Upon his return to the United States, Ed honed his craft in the theatres of Chicago and New York. In between plays, including the acclaimed Broadway revival of The Threepenny Opera in 1954, he made a string of appearances on many popular TV programmes, including Alfred Hitchcock Presents, Route 66, The Untouchables, Gunsmoke, The Fugitive and Mission: Impossible.
Ed shot to stardom in the 1970s playing Lou Grant, the sweet yet cantankerous news director on the sitcom “The Mary Tyler Moore Show” and its dramatic spinoff, “Lou Grant.” His work on both programs earned him the distinction of being the first actor to win both comedy and drama Emmy Awards for the same role.

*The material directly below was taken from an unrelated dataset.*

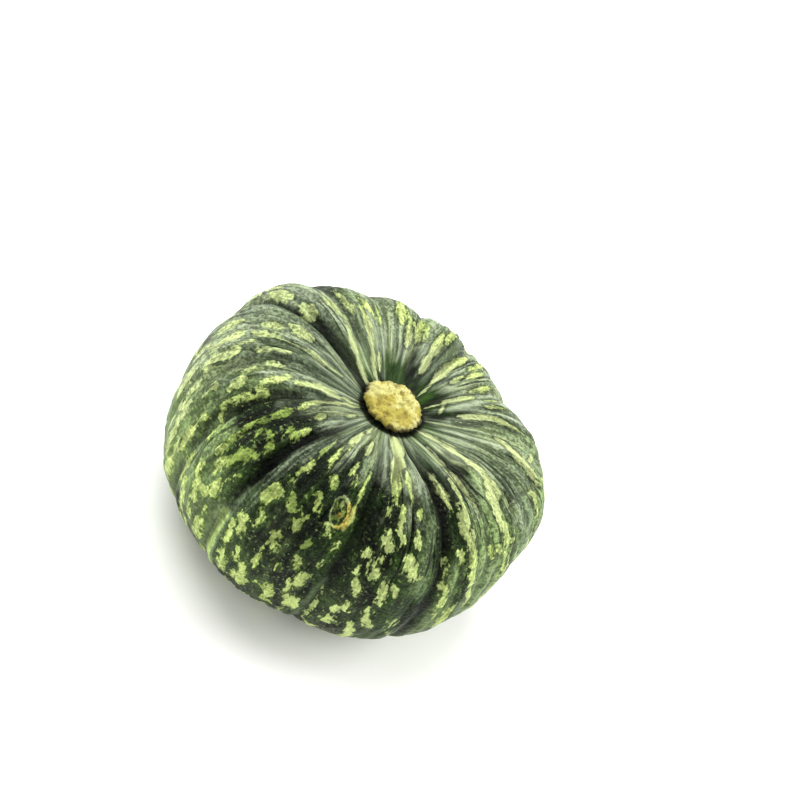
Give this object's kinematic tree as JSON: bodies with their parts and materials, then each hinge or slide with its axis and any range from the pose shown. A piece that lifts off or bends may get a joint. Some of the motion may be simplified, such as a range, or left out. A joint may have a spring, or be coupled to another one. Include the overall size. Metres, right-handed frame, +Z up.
{
  "type": "kabocha squash",
  "caption": "Kabocha squash standing on its blossom end: a flattened, lobed, dark green body with a corky cut stem in the hollow on top.",
  "frame": {"origin": "on the surface that the squash stands on, under the middle of its body", "axes": "+Z up along the stem; -Y towards the side with the small round scar; +X to the right of that side"},
  "size_m": [0.1882, 0.1794, 0.1129],
  "materials": {
    "skin": "hard waxy rind, dark green with pale yellow-green streaks and flecks",
    "cork": "dry, granular, corky"
  },
  "bodies": {
    "root": {"squash_body": "skin", "stem": "cork"}
  },
  "joints": []
}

He would win another Emmy in 1977 for playing Capt. Thomas Davies, a conflicted slave trader, in the miniseries “Roots.”
Over the next three decades, Ed continued to appear on notable TV shows, such as Hawaii Five-0, ER, The Practice, Studio 60 on the Sunset Strip and CSI: NY. He also appeared in Michael: Tuesdays And Thursdays, a critically acclaimed comedy airing on the CBC in Canada, and on the American sitcom Hot In Cleveland.
Ed lent his considerable vocal talents to cartoons as well, including Spider-Man, Gargoyles, Batman, Captain Planet and the Planeteers and Superman. Children and adults alike were utterly charmed by his performance as Santa in the film Elf, and as the voice (and obvious model) for Carl Fredricksen in the 2009 Academy Award-winning Pixar film Up.

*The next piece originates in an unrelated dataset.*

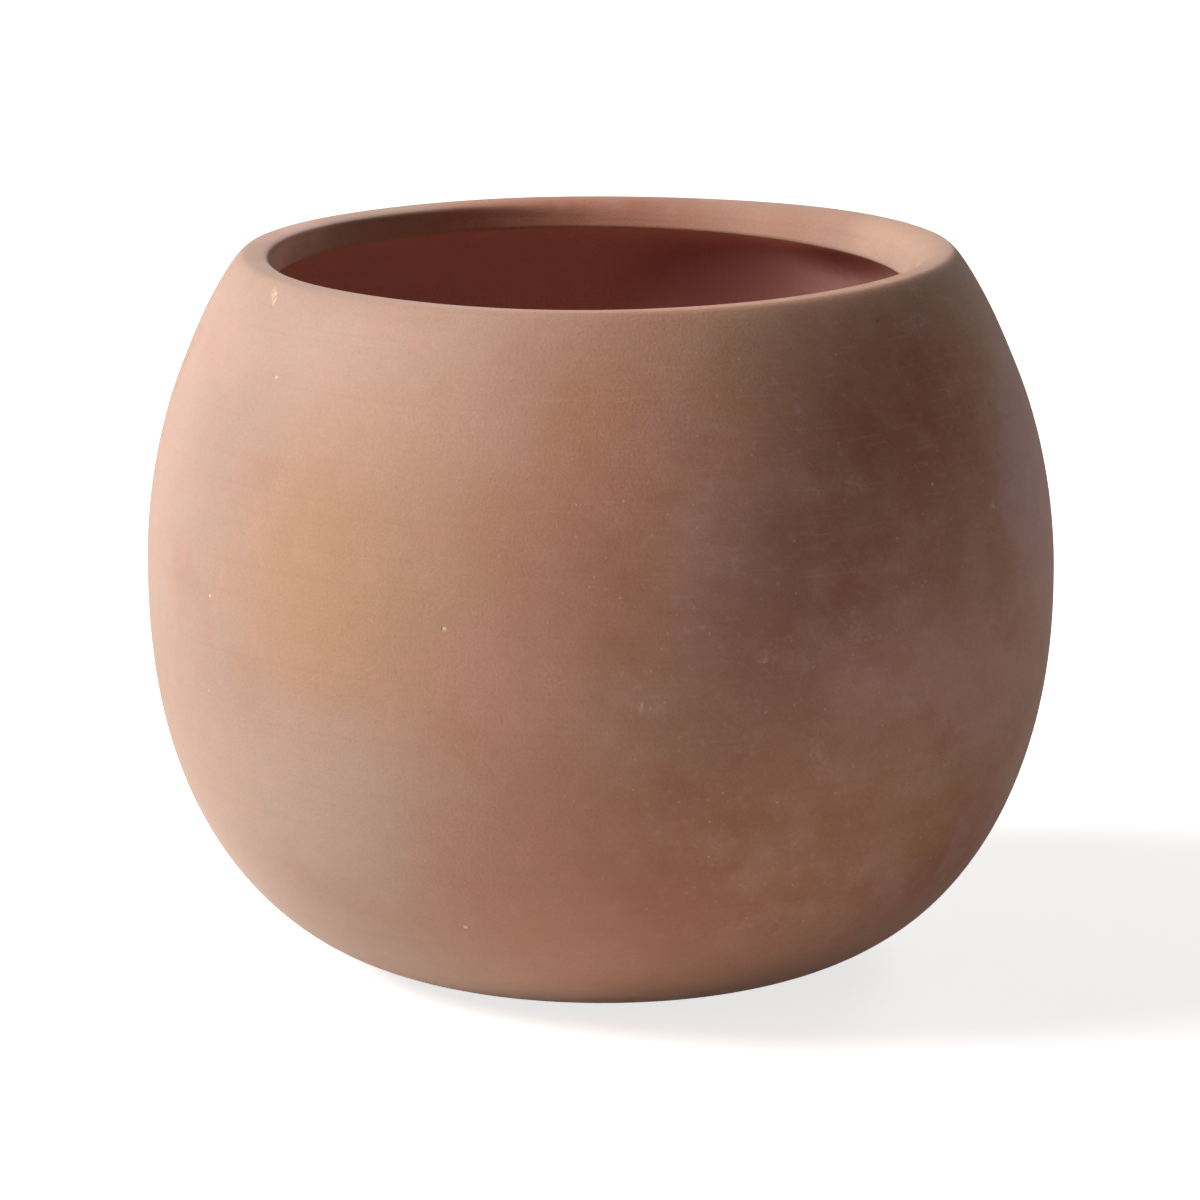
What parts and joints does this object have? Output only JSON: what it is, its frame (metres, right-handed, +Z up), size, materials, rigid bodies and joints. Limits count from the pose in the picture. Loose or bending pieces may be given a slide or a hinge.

He also appeared onstage in the one-man show FDR, about his boyhood hero, former President Franklin Delano Roosevelt.
Over the course of his six-decade career, Ed won seven Emmys, more than any other male actor in history. He took home five Golden Globes as well, and served two terms as president of the Screen Actors Guild. In 2003, he was inducted into the Academy of Television Arts & Sciences Hall of Fame.
Ed was known for his political activism and charity work. An outspoken progressive, he lobbied for the establishment of a single-payer health care system in California and against the death penalty. He often referred to himself as a “lefty,” including in his Twitter bio, and in 2017, he co-authored a book called The Grouchy Historian: An Old-Time Lefty Defends Our Constitution Against Right-Wing Hypocrites and Nutjobs.

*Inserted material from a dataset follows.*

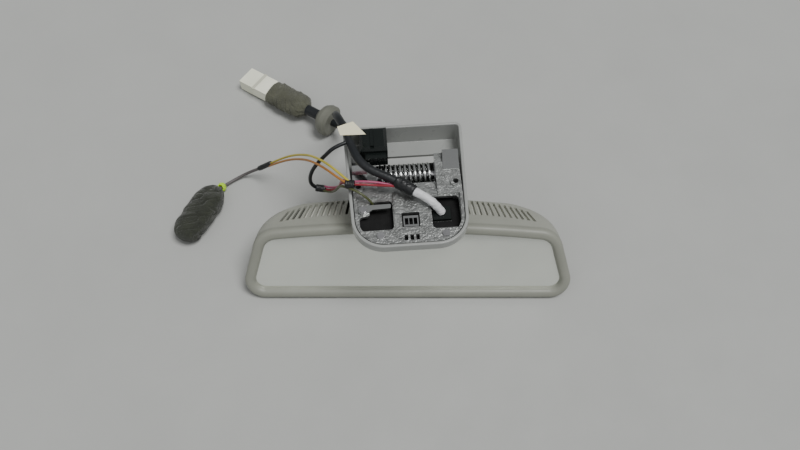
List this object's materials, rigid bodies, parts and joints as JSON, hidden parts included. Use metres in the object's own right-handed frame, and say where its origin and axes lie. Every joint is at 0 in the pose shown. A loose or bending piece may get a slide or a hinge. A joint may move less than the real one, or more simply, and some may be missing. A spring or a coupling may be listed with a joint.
{
  "type": "interior rearview mirror",
  "caption": "Interior rearview mirror with a domed vented housing on a ball arm, hinged in an open windscreen mount, with its taped wiring loom, connector and foam-wrapped end.",
  "frame": {"origin": "middle of the plane of the two fixing bosses on top of the mount, half way between their holes", "axes": "+Z out of the fixing plane, +Y to the straight far end of the mount, +X to the right as seen from in front of the glass"},
  "size_m": [0.3168, 0.2446, 0.101],
  "materials": {
    "head_plastic": "fine-grained moulded plastic, warm light grey",
    "cover_plastic": "moulded plastic, light grey",
    "inner_plastic": "black moulded plastic",
    "clear_glass": "clear float glass",
    "silvered_glass": "silvered back glass",
    "gel": "clear dimming gel",
    "pad": "black adhesive foam sheet",
    "die_cast": "satin die casting",
    "bright_steel": "bright plated steel",
    "steel": "plain steel",
    "nylon": "natural nylon",
    "plug_plastic": "black plug plastic with a green cast",
    "board_green": "solder resist",
    "chip_black": "moulded chip packages",
    "cable_black": "black cable jacket",
    "cable_grey": "dark grey lead jacket",
    "tape_black": "black wiring tape",
    "boot_white": "white bundle sleeve",
    "wire_red": "red wire",
    "wire_pink": "pink wire",
    "wire_olive": "olive wire",
    "wire_yellow": "yellow wire",
    "wire_orange": "orange wire",
    "tie_lime": "lime tie",
    "rubber_grey": "dark grey rubber",
    "foam_dark": "dark olive-grey foam sheet",
    "foam_grey": "grey-olive foam sheet",
    "connector_ivory": "ivory connector plastic",
    "label_cream": "blank cream label"
  },
  "bodies": {
    "mount": {"mount_cover": "cover_plastic", "floor_lining": "pad", "mount_frame": "die_cast", "frame_screws": "steel", "lever_pin": "steel", "retaining_clip_right": "bright_steel", "retaining_clip_left": "bright_steel", "middle_clip": "bright_steel", "harness_plug": "plug_plastic", "plug_latch": "plug_plastic", "bundle_plug": "plug_plastic", "bundle_boot": "boot_white", "lead_socket": "plug_plastic", "pivot_shaft": "steel", "shaft_clips": "steel", "spring_washers": "steel", "pivot_spring": "bright_steel", "main_loom": "cable_black", "branch_lead": "cable_black", "red_wire": "wire_red", "pink_wire": "wire_pink", "olive_wire": "wire_olive", "yellow_wire": "wire_yellow", "orange_wire": "wire_orange", "microphone_lead": "cable_grey", "loom_sleeve": "tape_black", "crossing_tape": "tape_black", "branch_tape": "tape_black", "microphone_tape": "tape_black", "loom_label": "label_cream", "loom_grommet": "rubber_grey", "cable_collar": "cable_black", "foam_wrap": "foam_grey", "loom_connector": "connector_ivory", "connector_lock": "connector_ivory", "foam_bag": "foam_dark", "bag_tie": "tie_lime"},
    "lever": {"lock_lever": "bright_steel"},
    "arm": {"arm": "die_cast", "arm_shroud": "inner_plastic", "ball_stud": "steel"},
    "liner": {"ball_liner": "nylon"},
    "cage": {"socket_cage": "steel"},
    "head": {"bezel": "head_plastic", "front_glass": "clear_glass", "dimming_gel": "gel", "rear_glass": "silvered_glass", "glass_pad": "pad", "housing": "head_plastic", "vent_baffle": "head_plastic", "carrier_plate": "inner_plastic", "housing_screws": "steel", "circuit_board": "board_green", "board_chips": "chip_black", "board_capacitors": "chip_black", "board_connector": "inner_plastic", "glare_sensor": "inner_plastic", "ambient_sensor": "inner_plastic", "microphone": "steel", "microphone_boot": "rubber_grey"}
  },
  "joints": [
    {"name": "lever_swing", "type": "hinge", "parent": "mount", "child": "lever", "pos_m": [-0.0335, -0.0195, -0.0025], "axis": [0, 0, 1], "range_deg": [-18, 0], "stiffness_Nm_per_rad": 0.02},
    {"name": "arm_fold", "type": "hinge", "parent": "mount", "child": "arm", "pos_m": [0, 0.016, -0.01423], "axis": [1, 0, 0], "range_deg": [-8, 10]},
    {"name": "head_swivel", "type": "hinge", "parent": "arm", "child": "liner", "pos_m": [0, -0.01085, -0.06074], "axis": [0, 0.5, 0.866], "range_deg": [-12, 12]},
    {"name": "head_roll", "type": "hinge", "parent": "liner", "child": "cage", "pos_m": [0, -0.01085, -0.06074], "axis": [-0.0642, -0.8636, 0.5], "range_deg": [-5, 5]},
    {"name": "head_tilt", "type": "hinge", "parent": "cage", "child": "head", "pos_m": [0, -0.01085, -0.06074], "axis": [0.9973, -0.0741, 0], "range_deg": [-12, 12]}
  ]
}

He was active in the Comic Book Legal Defense Fund, the Rosenberg Fund for Children, Autism Speaks and Defenders of Wildlife.
In 2018, he opened the Ed Asner Family Center, a Los Angeles-based organisation that provides educational opportunities and mental health support for special needs adults.
For his efforts on behalf of social justice causes, Ed received the ACLU’s Workers Rights Committee Award, the Anne Frank Human Rights Award and the National Emergency Civil Liberties Award.
He was married and divorced twice and had four children.
Ed was featured in talk show host Larry King’s 2004 book, Remember Me When I’m Gone, in which celebrities wrote reflected upon how they’d like to be memorialised. The actor joked that people might focus on his lack of hair, his long life or his many outrageous talents.
And for his epigraph, Ed suggested this: “From those savants he trusted and occasionally entrusted certain confidences, it might be gathered that his rather lengthy sojourn on Earth (if his figures are to be believed) was short in terms of his life and that even more astounding, his life did not commence and will not be terminated on Earth. In other words, we have what would be called an ET here. Opening a storage locker next to Walt Disney’s may reveal that Ed Asner has left the planet. Requiescat Pacem.”